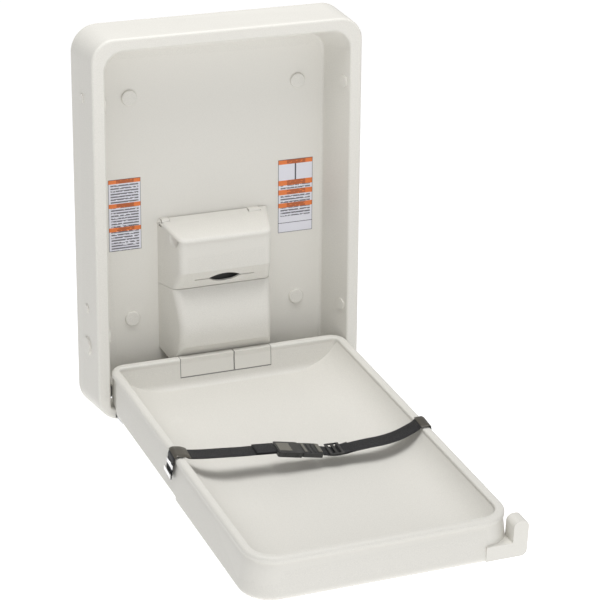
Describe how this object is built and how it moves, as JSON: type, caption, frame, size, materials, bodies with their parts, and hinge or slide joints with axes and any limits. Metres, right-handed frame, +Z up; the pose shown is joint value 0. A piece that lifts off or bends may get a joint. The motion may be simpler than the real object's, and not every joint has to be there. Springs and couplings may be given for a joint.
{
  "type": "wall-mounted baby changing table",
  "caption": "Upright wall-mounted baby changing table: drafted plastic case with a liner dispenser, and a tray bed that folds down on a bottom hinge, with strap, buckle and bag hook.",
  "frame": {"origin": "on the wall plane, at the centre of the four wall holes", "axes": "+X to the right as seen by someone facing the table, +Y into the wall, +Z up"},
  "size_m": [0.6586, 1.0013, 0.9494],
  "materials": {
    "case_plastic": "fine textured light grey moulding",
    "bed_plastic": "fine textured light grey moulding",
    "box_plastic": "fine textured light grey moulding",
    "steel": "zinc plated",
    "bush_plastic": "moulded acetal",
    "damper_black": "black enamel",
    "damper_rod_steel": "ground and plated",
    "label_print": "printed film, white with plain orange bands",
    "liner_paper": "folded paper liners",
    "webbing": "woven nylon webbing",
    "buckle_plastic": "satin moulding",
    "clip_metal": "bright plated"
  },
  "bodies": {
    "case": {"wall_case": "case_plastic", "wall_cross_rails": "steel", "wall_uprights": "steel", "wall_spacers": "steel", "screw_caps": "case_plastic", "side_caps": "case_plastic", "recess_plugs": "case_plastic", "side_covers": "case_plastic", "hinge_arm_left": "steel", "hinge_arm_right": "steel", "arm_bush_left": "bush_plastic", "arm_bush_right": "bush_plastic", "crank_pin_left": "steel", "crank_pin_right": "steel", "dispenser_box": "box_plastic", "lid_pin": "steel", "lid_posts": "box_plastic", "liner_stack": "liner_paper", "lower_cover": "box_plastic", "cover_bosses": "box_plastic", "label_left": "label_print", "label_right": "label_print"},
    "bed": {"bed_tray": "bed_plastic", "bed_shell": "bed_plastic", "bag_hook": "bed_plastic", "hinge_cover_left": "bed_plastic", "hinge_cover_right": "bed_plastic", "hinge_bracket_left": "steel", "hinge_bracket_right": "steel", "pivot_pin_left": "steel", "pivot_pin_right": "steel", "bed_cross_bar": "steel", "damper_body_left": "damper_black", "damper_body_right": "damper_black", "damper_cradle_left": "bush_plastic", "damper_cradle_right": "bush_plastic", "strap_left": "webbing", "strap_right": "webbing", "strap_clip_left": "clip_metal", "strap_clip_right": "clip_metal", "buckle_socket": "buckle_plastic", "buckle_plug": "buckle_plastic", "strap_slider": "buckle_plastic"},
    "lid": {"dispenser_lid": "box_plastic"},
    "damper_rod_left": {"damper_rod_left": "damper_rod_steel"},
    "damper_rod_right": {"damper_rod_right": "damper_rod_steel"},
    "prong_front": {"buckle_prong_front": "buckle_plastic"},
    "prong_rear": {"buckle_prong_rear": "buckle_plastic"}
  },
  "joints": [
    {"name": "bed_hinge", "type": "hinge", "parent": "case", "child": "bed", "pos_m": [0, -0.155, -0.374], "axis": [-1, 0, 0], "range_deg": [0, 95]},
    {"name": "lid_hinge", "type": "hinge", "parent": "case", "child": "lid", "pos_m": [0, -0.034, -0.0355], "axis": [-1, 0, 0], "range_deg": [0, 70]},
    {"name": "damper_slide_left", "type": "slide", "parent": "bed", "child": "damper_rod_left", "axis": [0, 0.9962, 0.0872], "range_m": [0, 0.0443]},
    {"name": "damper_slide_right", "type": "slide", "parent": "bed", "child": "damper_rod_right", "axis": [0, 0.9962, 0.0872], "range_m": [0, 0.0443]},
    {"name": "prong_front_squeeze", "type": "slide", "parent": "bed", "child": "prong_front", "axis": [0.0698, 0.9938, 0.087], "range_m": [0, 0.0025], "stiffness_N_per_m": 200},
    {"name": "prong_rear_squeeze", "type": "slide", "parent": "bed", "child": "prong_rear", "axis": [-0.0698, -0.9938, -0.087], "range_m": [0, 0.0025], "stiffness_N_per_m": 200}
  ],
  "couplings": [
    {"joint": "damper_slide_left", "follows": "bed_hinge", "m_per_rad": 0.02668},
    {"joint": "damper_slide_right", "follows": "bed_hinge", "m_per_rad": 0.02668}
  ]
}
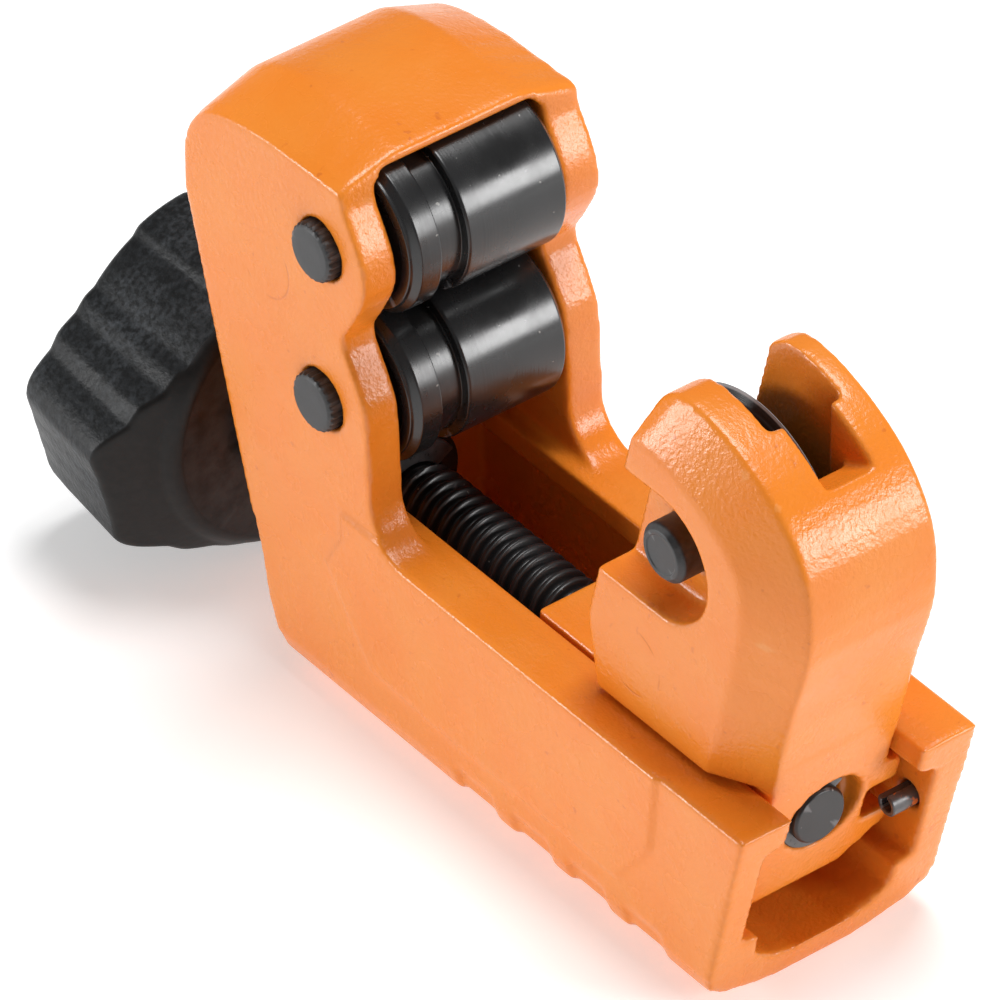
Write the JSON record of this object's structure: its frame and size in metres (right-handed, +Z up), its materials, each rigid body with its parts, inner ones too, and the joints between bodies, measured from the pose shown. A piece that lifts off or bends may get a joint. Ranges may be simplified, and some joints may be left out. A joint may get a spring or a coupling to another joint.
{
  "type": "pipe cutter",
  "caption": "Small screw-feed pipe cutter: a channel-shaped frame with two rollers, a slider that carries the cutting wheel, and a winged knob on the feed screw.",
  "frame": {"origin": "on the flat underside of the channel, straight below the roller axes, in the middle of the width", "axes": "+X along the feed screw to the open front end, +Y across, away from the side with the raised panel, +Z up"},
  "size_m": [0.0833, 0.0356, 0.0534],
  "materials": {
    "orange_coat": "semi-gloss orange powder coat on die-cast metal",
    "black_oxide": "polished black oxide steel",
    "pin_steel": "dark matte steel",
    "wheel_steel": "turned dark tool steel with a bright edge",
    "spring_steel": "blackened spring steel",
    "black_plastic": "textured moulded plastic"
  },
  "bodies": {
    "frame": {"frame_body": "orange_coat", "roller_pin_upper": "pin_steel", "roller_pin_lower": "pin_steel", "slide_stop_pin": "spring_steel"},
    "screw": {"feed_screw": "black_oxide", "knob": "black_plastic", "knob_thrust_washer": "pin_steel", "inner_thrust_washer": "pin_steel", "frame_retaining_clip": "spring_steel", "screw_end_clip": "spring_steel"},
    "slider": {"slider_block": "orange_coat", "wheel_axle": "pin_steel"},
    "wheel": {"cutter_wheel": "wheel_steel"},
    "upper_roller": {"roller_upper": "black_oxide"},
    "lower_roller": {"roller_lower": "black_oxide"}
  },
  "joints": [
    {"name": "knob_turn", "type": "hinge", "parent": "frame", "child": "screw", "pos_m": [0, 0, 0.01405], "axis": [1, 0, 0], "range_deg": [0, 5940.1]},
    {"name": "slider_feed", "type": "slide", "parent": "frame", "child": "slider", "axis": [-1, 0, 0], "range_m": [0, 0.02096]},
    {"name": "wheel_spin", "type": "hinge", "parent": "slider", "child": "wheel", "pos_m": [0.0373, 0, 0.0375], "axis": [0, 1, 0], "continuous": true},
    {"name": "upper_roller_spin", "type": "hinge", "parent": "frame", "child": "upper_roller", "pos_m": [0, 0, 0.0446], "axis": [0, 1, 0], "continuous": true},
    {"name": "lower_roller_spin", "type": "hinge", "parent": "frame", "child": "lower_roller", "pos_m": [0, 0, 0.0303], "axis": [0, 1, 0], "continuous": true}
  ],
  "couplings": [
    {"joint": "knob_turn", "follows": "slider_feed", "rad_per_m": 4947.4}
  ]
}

## Goal
Find all the lines containing "parts" in the material, then copy them.

## Finished task
Describe how this object is built and how it moves, as JSON: type, caption, frame, size, materials, bodies with their parts, and hinge or slide joints with axes and any limits. Metres, right-handed frame, +Z up; the pose shown is joint value 0. A piece that lifts off or bends may get a joint. The motion may be simpler than the real object's, and not every joint has to be there. Springs and couplings may be given for a joint.
Write the JSON record of this object's structure: its frame and size in metres (right-handed, +Z up), its materials, each rigid body with its parts, inner ones too, and the joints between bodies, measured from the pose shown. A piece that lifts off or bends may get a joint. Ranges may be simplified, and some joints may be left out. A joint may get a spring or a coupling to another joint.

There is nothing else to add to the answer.